- Source excerpt -
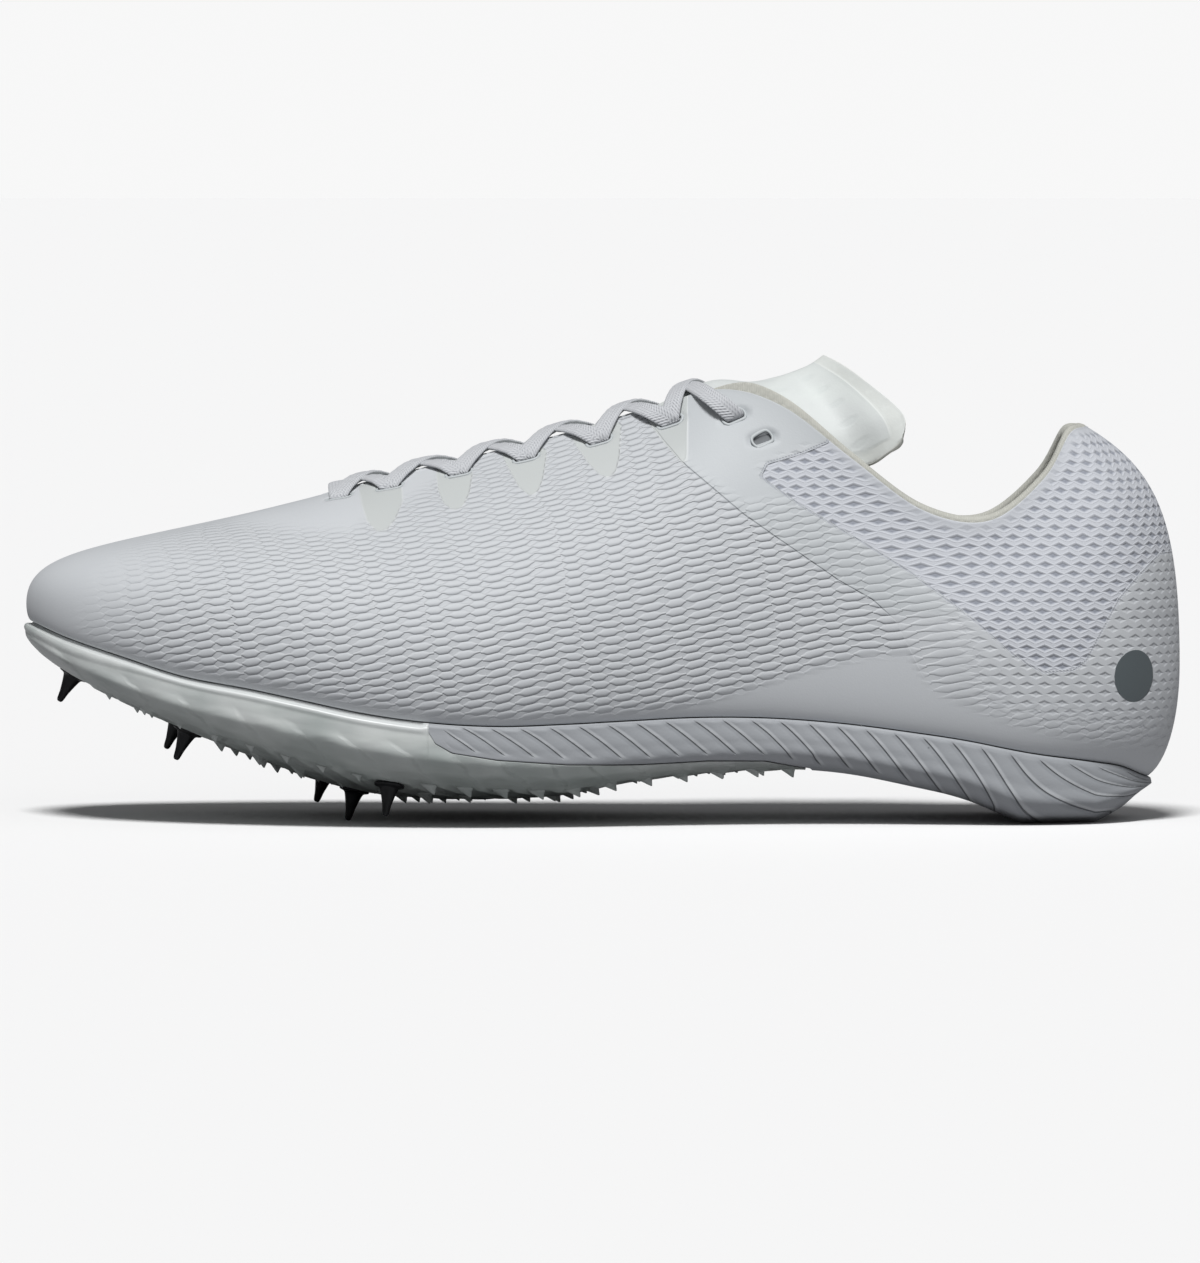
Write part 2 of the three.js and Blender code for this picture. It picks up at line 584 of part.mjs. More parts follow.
function tongueRows() {
  const clear = 0.6;
  const front = [3.2, 2, 1, 0, period - 1, period - 2, period - 3.2]
    .map((u, k) => inside(u, mix(0.915, 0.945, 1 - Math.abs(k - 3) / 3), clear));
  const covered = coveredTongue.map(({ row, edge, crown }) => {
    const sides = [row, mirrorRow(row)].map(u => ({
      edge: inside(u, edge, clear),
      shoulder: inside(u, 0.985, clear),
      slope: Math.tan(THREE.MathUtils.degToRad(around(heights, 'lean', 'lean', u))),
    }));
    const [near, far] = sides;
    const rise = 0.32 * near.slope * near.shoulder.distanceTo(far.shoulder) * 0.5;
    const middle = near.shoulder.clone().lerp(far.shoulder, 0.5).addScaledVector(up, rise);
    if (crown) {
      middle.x = xAt(crown.at);
      middle.z = instepHeight * crown.up;
    }
    const bow = 0.25 * (middle.z - near.shoulder.z);
    const halfway = side => side.shoulder.clone().lerp(middle, 0.5).addScaledVector(up, bow);
    return [near.edge, near.shoulder, halfway(near), middle, halfway(far), far.shoulder, far.edge];
  });
  const place = (p, side) => new THREE.Vector3(
    xAt(p.at), ballWidth * (side * p.side + 0.004), instepHeight * p.up,
  );
  const free = freeTongue.map(row => [
    place(row.edge, -1), place(row.shoulder, -1), place(row.middle, -1), place(row.crown, 1),
    place(row.middle, 1), place(row.shoulder, 1), place(row.edge, 1),
  ]);
  return [front, ...covered, ...free];
}

// A sheet given as rows of points gets its thickness under the rows.
function sheetSolid(rows, thickness) {
  const n = rows.length;
  const m = rows[0].length;
  const at = (i, k) => rows[clamp(i, 0, n - 1)][clamp(k, 0, m - 1)];
  const points = rows.flat().map(p => p.clone());
  for (let i = 0; i < n; i += 1) {
    for (let k = 0; k < m; k += 1) {
      const ahead = at(i + 1, k).clone().sub(at(i - 1, k));
      const across = at(i, k + 1).clone().sub(at(i, k - 1));
      points.push(at(i, k).clone().addScaledVector(ahead.cross(across).normalize(), -thickness));
    }
  }
  const size = n * m;
  const faces = [];
  const quad = (a, b, c, d) => faces.push([a, b, c], [a, c, d]);
  for (let i = 0; i < n - 1; i += 1) {
    for (let k = 0; k < m - 1; k += 1) {
      const a = i * m + k;
      quad(a, a + m, a + m + 1, a + 1);
      quad(size + a, size + a + 1, size + a + m + 1, size + a + m);
    }
    quad(i * m, size + i * m, size + i * m + m, i * m + m);
    quad(i * m + m - 1, i * m + 2 * m - 1, size + i * m + 2 * m - 1, size + i * m + m - 1);
  }
  for (let k = 0; k < m - 1; k += 1) {
    const end = (n - 1) * m + k;
    quad(k, k + 1, size + k + 1, size + k);
    quad(end, size + end, size + end + 1, end + 1);
  }
  return solidFrom(points, faces);
}

function tongueSolid() {
  const steps = Array.from({ length: 11 }, (_, k) => k / 10);
  return sheetSolid(tongueRows().map(row => steps.map(t => blend(row, t))), tongueThickness);
}

// Pins, by share of the length and of the ball width.
const pins = [
  { name: 'pin_toe', at: 0.042, side: 0.07 },
  { name: 'pin_second_inner', at: 0.131, side: 0.20 },
  { name: 'pin_second_outer', at: 0.143, side: -0.12 },
  { name: 'pin_third_inner', at: 0.258, side: 0.27 },
  { name: 'pin_third_middle', at: 0.286, side: -0.07 },
  { name: 'pin_third_outer', at: 0.318, side: -0.36 },
];
const pinRadius = 2.3;
const flangeRadius = 3.7;
const shankRadius = 1.5;
const pinSides = 8;

// A turned part given as radius and height down its own axis.
function turned(steps, sides, foot, axis) {
  const turn = new THREE.Quaternion().setFromUnitVectors(new THREE.Vector3(0, 0, -1), axis);
  const loops = steps.map(([radius, down]) => Array.from({ length: sides }, (_, i) => {
    const angle = (2 * Math.PI * i) / sides;
    return new THREE.Vector3(radius * Math.cos(angle), radius * Math.sin(angle), -down)
      .applyQuaternion(turn).add(foot);
  }));
  return loops;
}

function spindle(steps, sides, foot, axis) {
  const loops = turned(steps, sides, foot, axis);
  const points = loops.flat();
  const n = loops.length;
  const faces = [];
  for (let k = 0; k < n - 1; k += 1) {
    for (let i = 0; i < sides; i += 1) {
      const j = (i + 1) % sides;
      const [a, b, c, d] = [k * sides + i, k * sides + j, (k + 1) * sides + j, (k + 1) * sides + i];
      faces.push([a, c, b], [a, d, c]);
    }
  }
  for (let i = 1; i < sides - 1; i += 1) {
    faces.push([0, i, i + 1]);
    const end = (n - 1) * sides;
    faces.push([end, end + i + 1, end + i]);
  }
  return solidFrom(points, faces);
}

function pinPlace(pin) {
  const x = xAt(pin.at);
  const y = ballWidth * pin.side;
  const z = underside(x, y);
  const dx = (underside(x + 1, y) - underside(x - 1, y)) / 2;
  const dy = (underside(x, y + 1) - underside(x, y - 1)) / 2;
  return { foot: new THREE.Vector3(x, y, z), axis: new THREE.Vector3(dx, dy, -1).normalize() };
}

// All pins are alike, and as long as the one that stands on the floor with the rim of its tip.
const tipRadius = 0.45;
const standing = pinPlace(pins.find(pin => pin.name === 'pin_third_middle'));
const tipDrop = tipRadius * Math.hypot(standing.axis.x, standing.axis.y);
const pinReach = (standing.foot.z - tipDrop) / -standing.axis.z;

function pinSolid(pin) {
  const { foot, axis } = pinPlace(pin);
  return spindle([
    [shankRadius, -1.2],
    [shankRadius, gap + 0.05],
    [flangeRadius, gap + 0.05],
    [flangeRadius, gap + 0.7],
    [pinRadius, gap + 1.2],
    [0.75, pinReach - 0.3],
    [tipRadius, pinReach],
  ], pinSides, foot, axis);
}

function pinWell(pin) {
  const { foot, axis } = pinPlace(pin);
  return spindle([[shankRadius + gap, -1.2 - gap], [shankRadius + gap, 3]], pinSides, foot, axis);
}

// Lace slots in each side of the upper, by share of the length and depth below its edge in shares
// of the depth of the fourth, how high the lace leaves each one, and how far it turns up to the heel
// in radians. The last one stays empty.
const slotDepth = 5.2;
const slots = [
  { at: 0.273, depth: 1.75, arch: 0.05, turn: 0 },
  { at: 0.316, depth: 1.35, arch: 0.05, turn: 0 },
  { at: 0.376, depth: 1.15, arch: 0.06, turn: 0 },
  { at: 0.434, depth: 1.00, arch: 0.07, turn: 0 },
  { at: 0.497, depth: 1.04, arch: 0.10, turn: 0 },
  { at: 0.558, depth: 1.12, arch: 0.14, turn: 0 },
  { at: 0.613, depth: 1.35, arch: 0.20, turn: 0.55 },
  { at: 0.637, depth: 2.10, arch: 0, turn: 0.7 },
];
const slotLength = 5.6;
const slotWidth = 2.2;
const laceWidth = 4.8;
const laceThickness = 1.0;
const laceLead = 0.34;

function slotPlace(slot, side) {
  const x = xAt(slot.at);
  const placed = walk => {
    const u = side < 0 ? walk : mirrorRow(walk);
    const pace = skin(u, 1).distanceTo(skin(u, 0.97)) / 0.03;
    return { u, t: 1 - (slotDepth * slot.depth) / pace };
  };
  let low = 1;
  let high = 13;
  for (let k = 0; k < 20; k += 1) {
    const middle = (low + high) / 2;
    const { u, t } = placed(middle);
    if (skin(u, t).x < x) low = middle;
    else high = middle;
  }
  const { u, t } = placed(low);
  const normal = skinNormal(u, t);
  const run = skin(u + 0.05, t).sub(skin(u - 0.05, t)).multiplyScalar(-side).normalize()
    .applyAxisAngle(normal, -side * slot.turn);
  const across = normal.clone().cross(run);
  return { centre: skin(u, t), normal, run, across, arch: slot.arch };
}

function slotSolid({ centre, normal, run, across }) {
  const a = slotLength / 2;
  const b = slotWidth / 2;
  const shape = [[a, b], [-a, b], [-a, -b], [a, -b]];
  const loops = [-4, 3].map(h => shape.map(([r, w]) => centre.clone()
    .addScaledVector(run, r).addScaledVector(across, w).addScaledVector(normal, h)));
  const n = shape.length;
  const faces = [];
  for (let i = 0; i < n; i += 1) {
    const j = (i + 1) % n;
    faces.push([i, j, n + j], [i, n + j, n + i]);
  }
  for (let i = 1; i < n - 1; i += 1) faces.push([0, i + 1, i], [n, n + i, n + i + 1]);
  return solidFrom(loops.flat(), faces);
}

// A flat band from slot to slot: it leaves each one along the upper and arches over the throat.
function laceBand(from, to) {
  const lift = gap + 0.15 + laceThickness / 2;
  const start = from.centre.clone().addScaledVector(from.normal, lift);
  const end = to.centre.clone().addScaledVector(to.normal, lift);
  const chord = end.clone().sub(start);
  const span = chord.length();
  const lead = (slot, turn) => chord.clone().addScaledVector(slot.normal, -chord.dot(slot.normal))
    .setLength(laceLead * turn * span).addScaledVector(slot.normal, slot.arch * span);
  const curve = [start, start.clone().add(lead(from, 1)), end.clone().add(lead(to, -1)), end];
  const stations = 5;
  const loops = [];
  for (let k = 0; k <= stations; k += 1) {
    const w = k / stations;
    const here = bezier(curve, w);
    const along = bezier(curve, Math.min(1, w + 0.01)).sub(bezier(curve, Math.max(0, w - 0.01)));
    const across = along.clone().cross(from.normal.clone().lerp(to.normal, w)).normalize();
    const normal = across.clone().cross(along).normalize();
    loops.push([[-1, -1], [1, -1], [1, 1], [-1, 1]].map(([p, q]) => here.clone()
      .addScaledVector(across, (p * laceWidth) / 2).addScaledVector(normal, (q * laceThickness) / 2)));
  }
  const faces = [[0, 2, 1], [0, 3, 2]];
  for (let k = 0; k < stations; k += 1) {
    for (let i = 0; i < 4; i += 1) {
      const j = (i + 1) % 4;
      faces.push([4 * k + i, 4 * k + j, 4 * k + 4 + j], [4 * k + i, 4 * k + 4 + j, 4 * k + 4 + i]);
    }
  }
  const tail = 4 * stations;
  faces.push([tail, tail + 1, tail + 2], [tail, tail + 2, tail + 3]);
  const solid = solidFrom(loops.flat(), faces);
  return solid.volume() > 0 ? solid : solidFrom(loops.flat(), faces.map(([a, b, c]) => [a, c, b]));
}

function laceSolid(outer, inner) {
  const used = slots.length - 1;
  let lace = laceBand(outer[0], inner[0]);
  for (let k = 0; k < used - 1; k += 1) {
    lace = lace.add(laceBand(outer[k], inner[k + 1])).add(laceBand(inner[k], outer[k + 1]));
  }
  return lace;
}

function toMesh(name, solid, look) {
  const mesh = solid.getMesh();
  const geometry = new THREE.BufferGeometry();
  const flat = new Float32Array(mesh.numVert * 3);
  for (let i = 0; i < mesh.numVert; i += 1) {
    for (let k = 0; k < 3; k += 1) flat[3 * i + k] = mesh.vertProperties[i * mesh.numProp + k];
  }
  geometry.setAttribute('position', new THREE.BufferAttribute(flat, 3));
  geometry.setIndex(new THREE.BufferAttribute(new Uint32Array(mesh.triVerts), 1));
  const made = new THREE.Mesh(geometry, new THREE.MeshStandardMaterial(look));
  made.name = name;
  return made;
}

const looks = {
  upper: { color: 0xd4d7da, roughness: 0.7, metalness: 0 },
  insole: { color: 0xd9d9d2, roughness: 0.8, metalness: 0 },
  midsole: { color: 0xd6d9da, roughness: 0.6, metalness: 0 },
  plate: { color: 0xa9b2ae, roughness: 0.35, metalness: 0 },
  tongue: { color: 0xd7dbd8, roughness: 0.6, metalness: 0 },
  lace: { color: 0xdcdedf, roughness: 0.8, metalness: 0 },
  pin: { color: 0x17181a, roughness: 0.4, metalness: 0 },
};

const shoe = new THREE.Group();
const { midsole, plate } = soleSolids();
const outerSlots = slots.map(slot => slotPlace(slot, -1));
const innerSlots = slots.map(slot => slotPlace(slot, 1));
const cuts = [...outerSlots, ...innerSlots].map(slotSolid).reduce((all, one) => all.add(one));
shoe.add(toMesh('upper', upperSolid().subtract(cuts), looks.upper));
shoe.add(toMesh('insole', insoleSolid(), looks.insole));
shoe.add(toMesh('midsole', midsole, looks.midsole));
const wells = pins.map(pinWell).reduce((all, one) => all.add(one));
shoe.add(toMesh('spike_plate', plate.subtract(wells), looks.plate));
shoe.add(toMesh('tongue', tongueSolid(), looks.tongue));
shoe.add(toMesh('lace', laceSolid(outerSlots, innerSlots), looks.lace));
for (const pin of pins) shoe.add(toMesh(pin.name, pinSolid(pin), looks.pin));

export default shoe;
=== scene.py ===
# A left track spike on a pale floor, toe to the left, seen from its outer side.
# Every shape is worked out in millimetres with numpy and put into the meshes in metres.

import math
import bmesh
import bpy
import numpy as np
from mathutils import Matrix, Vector


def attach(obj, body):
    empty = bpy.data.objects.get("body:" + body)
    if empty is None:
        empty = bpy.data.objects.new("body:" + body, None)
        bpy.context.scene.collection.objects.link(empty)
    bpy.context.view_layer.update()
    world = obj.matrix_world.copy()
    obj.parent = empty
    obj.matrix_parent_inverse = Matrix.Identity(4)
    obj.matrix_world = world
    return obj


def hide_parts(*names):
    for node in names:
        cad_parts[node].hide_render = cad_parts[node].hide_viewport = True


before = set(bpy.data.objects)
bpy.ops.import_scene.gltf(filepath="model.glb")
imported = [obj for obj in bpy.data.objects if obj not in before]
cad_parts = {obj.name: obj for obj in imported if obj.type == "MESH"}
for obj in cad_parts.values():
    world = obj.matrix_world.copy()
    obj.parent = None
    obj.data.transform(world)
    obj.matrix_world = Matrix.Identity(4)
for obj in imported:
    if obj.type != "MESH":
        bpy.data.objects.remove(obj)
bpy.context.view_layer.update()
print("frame loaded")

camera = {
    "elevation": 2.5,       # degrees above the floor
    "lens": 300,            # long lens, so the view is nearly parallel
    "sensor": 36,
    "pixel": 0.2424,        # millimetres to a pixel of the picture
    "pictureRows": 1263,
    "aim": (-110.9, 0.0, 45.5),
    "originColumn": 1057.6,  # picture column of the origin, which is under the heel
    "floorRow": 820.5,
    "nearShift": 8,         # the floor row is the one of the floor this far in front of the origin
}


def makeCamera():
    data = bpy.data.cameras.new("camera")
    data.lens = camera["lens"]
    data.sensor_width = camera["sensor"]
    high = camera["pictureRows"] * camera["pixel"] / 1000
    reach = high * camera["lens"] / camera["sensor"]
    tilt = math.radians(camera["elevation"])
    back = Vector((0, -math.cos(tilt), math.sin(tilt)))
    thing = bpy.data.objects.new("camera", data)
    thing.location = Vector(camera["aim"]) / 1000 + back * reach
    thing.rotation_mode = "QUATERNION"
    thing.rotation_quaternion = (-back).to_track_quat("-Z", "Y")
    data.clip_end = 200
    bpy.context.scene.collection.objects.link(thing)
    bpy.context.scene.camera = thing


makeCamera()


def smooth(low, high, value):
    # 0 below low, 1 above high, an S curve between
    t = np.clip((value - low) / (high - low), 0, 1)
    return t * t * (3 - 2 * t)


def bump(value, middle, half):
    # a round hill of height 1 over middle, gone at middle - half and middle + half
    return np.clip(1 - ((value - middle) / half) ** 2, 0, 1) ** 2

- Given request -
Give back exactly the stretch that opens on the line with "const shoe = new THREE.Group();" and closes on the line with "cad_parts[node].hide_render = cad_parts[node].hide_viewport".

- Exercise response -
const shoe = new THREE.Group();
const { midsole, plate } = soleSolids();
const outerSlots = slots.map(slot => slotPlace(slot, -1));
const innerSlots = slots.map(slot => slotPlace(slot, 1));
const cuts = [...outerSlots, ...innerSlots].map(slotSolid).reduce((all, one) => all.add(one));
shoe.add(toMesh('upper', upperSolid().subtract(cuts), looks.upper));
shoe.add(toMesh('insole', insoleSolid(), looks.insole));
shoe.add(toMesh('midsole', midsole, looks.midsole));
const wells = pins.map(pinWell).reduce((all, one) => all.add(one));
shoe.add(toMesh('spike_plate', plate.subtract(wells), looks.plate));
shoe.add(toMesh('tongue', tongueSolid(), looks.tongue));
shoe.add(toMesh('lace', laceSolid(outerSlots, innerSlots), looks.lace));
for (const pin of pins) shoe.add(toMesh(pin.name, pinSolid(pin), looks.pin));

export default shoe;
=== scene.py ===
# A left track spike on a pale floor, toe to the left, seen from its outer side.
# Every shape is worked out in millimetres with numpy and put into the meshes in metres.

import math
import bmesh
import bpy
import numpy as np
from mathutils import Matrix, Vector


def attach(obj, body):
    empty = bpy.data.objects.get("body:" + body)
    if empty is None:
        empty = bpy.data.objects.new("body:" + body, None)
        bpy.context.scene.collection.objects.link(empty)
    bpy.context.view_layer.update()
    world = obj.matrix_world.copy()
    obj.parent = empty
    obj.matrix_parent_inverse = Matrix.Identity(4)
    obj.matrix_world = world
    return obj


def hide_parts(*names):
    for node in names:
        cad_parts[node].hide_render = cad_parts[node].hide_viewport = True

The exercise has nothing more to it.